* [DATA SEGMENT]
--*--

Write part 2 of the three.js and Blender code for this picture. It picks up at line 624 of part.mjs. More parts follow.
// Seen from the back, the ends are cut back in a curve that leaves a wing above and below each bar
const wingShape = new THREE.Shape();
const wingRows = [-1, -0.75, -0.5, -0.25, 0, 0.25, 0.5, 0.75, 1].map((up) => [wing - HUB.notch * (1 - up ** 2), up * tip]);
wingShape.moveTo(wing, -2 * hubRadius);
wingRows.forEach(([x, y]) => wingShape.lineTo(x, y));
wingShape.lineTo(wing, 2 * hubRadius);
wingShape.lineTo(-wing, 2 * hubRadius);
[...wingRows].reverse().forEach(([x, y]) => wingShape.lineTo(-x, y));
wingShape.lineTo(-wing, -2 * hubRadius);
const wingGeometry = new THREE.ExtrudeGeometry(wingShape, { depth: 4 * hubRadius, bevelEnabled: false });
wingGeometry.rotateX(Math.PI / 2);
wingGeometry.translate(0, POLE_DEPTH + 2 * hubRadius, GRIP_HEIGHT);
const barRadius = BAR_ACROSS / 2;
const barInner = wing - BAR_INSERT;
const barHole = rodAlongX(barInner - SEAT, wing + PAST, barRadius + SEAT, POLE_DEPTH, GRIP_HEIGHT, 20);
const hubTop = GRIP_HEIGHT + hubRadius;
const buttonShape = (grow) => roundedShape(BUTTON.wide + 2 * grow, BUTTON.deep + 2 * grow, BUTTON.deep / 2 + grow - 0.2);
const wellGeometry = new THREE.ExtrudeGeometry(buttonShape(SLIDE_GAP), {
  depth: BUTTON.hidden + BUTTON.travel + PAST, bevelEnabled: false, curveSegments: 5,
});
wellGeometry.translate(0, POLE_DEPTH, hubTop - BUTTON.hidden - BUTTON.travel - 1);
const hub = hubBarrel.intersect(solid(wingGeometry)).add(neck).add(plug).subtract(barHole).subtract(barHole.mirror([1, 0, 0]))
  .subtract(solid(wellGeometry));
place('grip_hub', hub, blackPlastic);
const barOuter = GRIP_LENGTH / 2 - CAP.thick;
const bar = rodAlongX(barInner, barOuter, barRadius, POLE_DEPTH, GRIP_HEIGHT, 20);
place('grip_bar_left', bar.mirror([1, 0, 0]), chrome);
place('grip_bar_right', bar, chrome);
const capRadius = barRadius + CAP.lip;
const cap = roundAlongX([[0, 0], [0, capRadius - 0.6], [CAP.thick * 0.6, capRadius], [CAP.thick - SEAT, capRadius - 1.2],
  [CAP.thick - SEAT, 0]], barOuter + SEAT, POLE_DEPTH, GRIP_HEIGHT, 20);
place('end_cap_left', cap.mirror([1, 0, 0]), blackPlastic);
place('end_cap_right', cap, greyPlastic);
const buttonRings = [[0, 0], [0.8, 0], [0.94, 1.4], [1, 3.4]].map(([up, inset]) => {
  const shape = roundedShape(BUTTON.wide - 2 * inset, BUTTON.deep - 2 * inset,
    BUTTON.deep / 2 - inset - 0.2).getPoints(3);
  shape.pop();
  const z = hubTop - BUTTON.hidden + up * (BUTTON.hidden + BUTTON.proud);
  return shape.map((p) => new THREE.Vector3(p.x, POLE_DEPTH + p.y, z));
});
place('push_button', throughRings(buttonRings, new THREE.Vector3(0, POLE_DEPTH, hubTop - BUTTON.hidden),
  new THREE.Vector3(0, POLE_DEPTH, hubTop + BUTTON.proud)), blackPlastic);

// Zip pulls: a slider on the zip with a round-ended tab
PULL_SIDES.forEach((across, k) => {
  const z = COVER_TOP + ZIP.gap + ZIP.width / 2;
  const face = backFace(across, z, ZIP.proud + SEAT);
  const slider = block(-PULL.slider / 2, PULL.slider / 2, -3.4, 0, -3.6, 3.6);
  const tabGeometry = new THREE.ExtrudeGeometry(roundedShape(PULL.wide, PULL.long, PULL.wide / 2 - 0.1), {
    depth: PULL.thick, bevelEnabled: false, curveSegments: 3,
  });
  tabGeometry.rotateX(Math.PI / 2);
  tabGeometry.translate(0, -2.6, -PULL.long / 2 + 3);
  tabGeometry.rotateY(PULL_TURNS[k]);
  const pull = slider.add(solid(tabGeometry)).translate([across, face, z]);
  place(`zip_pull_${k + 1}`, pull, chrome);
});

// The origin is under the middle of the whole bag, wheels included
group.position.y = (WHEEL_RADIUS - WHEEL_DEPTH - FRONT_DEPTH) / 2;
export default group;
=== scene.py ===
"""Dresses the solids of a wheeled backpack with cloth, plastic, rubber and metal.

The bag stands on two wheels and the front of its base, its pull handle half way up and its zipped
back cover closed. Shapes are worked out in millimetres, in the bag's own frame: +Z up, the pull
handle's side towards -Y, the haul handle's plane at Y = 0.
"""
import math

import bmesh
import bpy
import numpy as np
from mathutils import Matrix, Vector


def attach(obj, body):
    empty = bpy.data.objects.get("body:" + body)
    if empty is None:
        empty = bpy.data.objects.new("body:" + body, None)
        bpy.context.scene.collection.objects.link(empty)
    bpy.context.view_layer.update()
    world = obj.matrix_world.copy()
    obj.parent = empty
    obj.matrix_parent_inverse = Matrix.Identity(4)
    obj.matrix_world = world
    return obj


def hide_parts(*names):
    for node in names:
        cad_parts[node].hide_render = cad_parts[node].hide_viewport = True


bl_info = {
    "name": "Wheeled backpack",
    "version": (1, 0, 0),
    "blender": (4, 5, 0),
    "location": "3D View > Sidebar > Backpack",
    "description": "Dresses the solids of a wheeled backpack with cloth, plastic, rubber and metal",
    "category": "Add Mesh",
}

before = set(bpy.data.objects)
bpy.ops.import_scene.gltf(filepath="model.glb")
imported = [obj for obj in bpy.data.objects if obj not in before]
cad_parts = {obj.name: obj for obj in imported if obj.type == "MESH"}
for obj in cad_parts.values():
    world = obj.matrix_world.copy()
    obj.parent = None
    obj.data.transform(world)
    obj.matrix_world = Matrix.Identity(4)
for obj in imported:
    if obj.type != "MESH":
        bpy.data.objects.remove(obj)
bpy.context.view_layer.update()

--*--

* [THE EXERCISE] Solely the line containing "bag, wheels included", the line containing "for node in", and the lines between them are to be given again, exactly as written.

* [RESPONSE]
// The origin is under the middle of the whole bag, wheels included
group.position.y = (WHEEL_RADIUS - WHEEL_DEPTH - FRONT_DEPTH) / 2;
export default group;
=== scene.py ===
"""Dresses the solids of a wheeled backpack with cloth, plastic, rubber and metal.

The bag stands on two wheels and the front of its base, its pull handle half way up and its zipped
back cover closed. Shapes are worked out in millimetres, in the bag's own frame: +Z up, the pull
handle's side towards -Y, the haul handle's plane at Y = 0.
"""
import math

import bmesh
import bpy
import numpy as np
from mathutils import Matrix, Vector


def attach(obj, body):
    empty = bpy.data.objects.get("body:" + body)
    if empty is None:
        empty = bpy.data.objects.new("body:" + body, None)
        bpy.context.scene.collection.objects.link(empty)
    bpy.context.view_layer.update()
    world = obj.matrix_world.copy()
    obj.parent = empty
    obj.matrix_parent_inverse = Matrix.Identity(4)
    obj.matrix_world = world
    return obj


def hide_parts(*names):
    for node in names:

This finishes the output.